Pitfall #1: Keeping control

While deploying on cloud is so easy, and for the most part there are no limitations, keeping control of what you are utilizing and where is a huge challenge. This ease is one of the reasons we see the problem of shadow IT growing, where someone other than the IT department takes IT deployments into their own hands, using company credit cards and creating their own subscriptions. They do so because it’s quicker or they just don’t understand the implications. This can have significant ramifications on cyber security, costs and governance. And ensuring you have mobility capability is key to responding to any incidents such as these.

Pitfall #2: Avoiding IT sprawl and understanding costs

Another challenge the ease of cloud use creates is IT sprawl. Making sure your costs are kept efficient can be a real challenge and possibly even impact the success of your cloud adoption program. As an example, it is not uncommon to see unused instances remain powered on and never cleaned up, costing money without return. If you can’t move workloads to the platform where they are best suited, it’s easy to see costs spiral.

The other big elephant in the room, is this. While cloud’s flexible pricing is a huge benefit in many ways and can help drive big IT efficiencies, it’s also hard to predict costs unless you have a good understanding of your workloads, down to their utilization on an hour by hour basis. This is something which is not always readily available within most organizations. Having the right IT solution to help plan here is key to understanding these costs up front.

Pitfall #3: Controlling access and governance

If we look at the platforms themselves, there are pros and cons to owning your own hardware versus moving to a cloud platform. Most businesses are not datacenter providers, so being able to remove the management of these and the infrastructure involved makes absolute sense and frees up IT teams to focus on business innovation.

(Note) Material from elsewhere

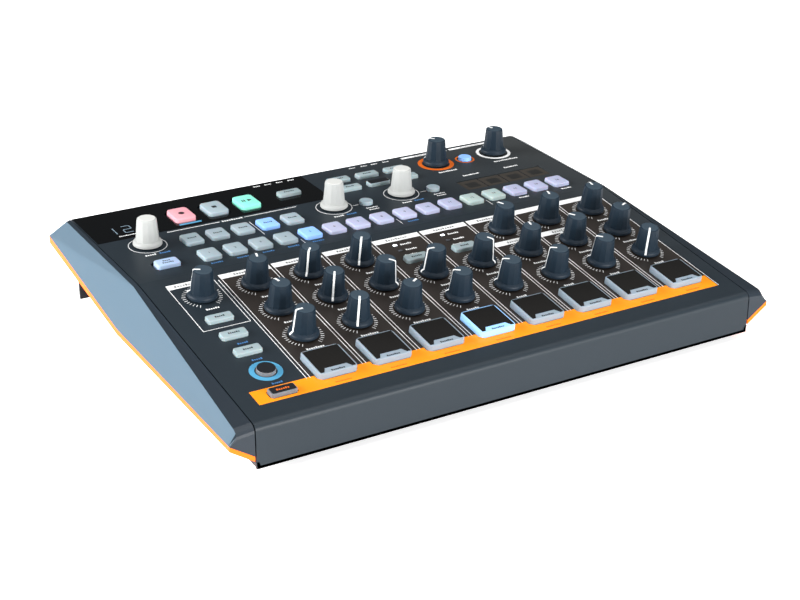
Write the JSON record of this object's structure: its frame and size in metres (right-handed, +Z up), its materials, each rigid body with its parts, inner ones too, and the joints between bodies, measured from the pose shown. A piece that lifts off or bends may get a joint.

However, that said, governance is often the reason many organizations or industries don’t adopt the cloud because some control can be lost. So, it’s imperative to understand the SLAs your cloud provider is going to deliver against so that you’re certain you can maintain compliance even after cloud adoption. For example, you’ll be relying on the cloud provider to ensure hardware is patched effectively to mitigate any potential security risks as they arise. If something does happen to be missed by your provider, having the ability to protect yourself should absolutely be considered in any risk assessment.

Pitfall #4: Know your cloud architecture and risks

One thing that should be made clear is that every cloud is different. Architectural differences between providers is key to understanding potential impacts on your applications. For example, some providers default to sending traffic over the Internet for much of the service delivery path, where others may not, and instead use their own backbone networks. Increased exposure to the Internet means there is greater operational risk as well as an impact on performance and cost predictability.

Another consideration is performance variations by region. Geographical performance variations exist across all cloud providers, with some performing better in one region than another. Decision-makers should therefore consult performance metrics to choose the best cloud provider on a per-region basis to ensure optimal performance globally.

Finally, platform lock-in is often overlooked, with organizations going all in with a single provider. However, careful thought should be put into this prior to proceeding. The key focus here should be to have an exit plan in the event of any worst-case scenario.

When you look at all the above and add to that the fact that more and more organizations are adopting hybrid and multi-cloud strategies, where more than one cloud provider or offering is utilized, management can become a challenge itself. With most organizations choosing their cloud provider or service based on their day one requirement, having the ability to move these workloads around as those requirements change, which they inevitably do, is essential to getting the most out of these strategies.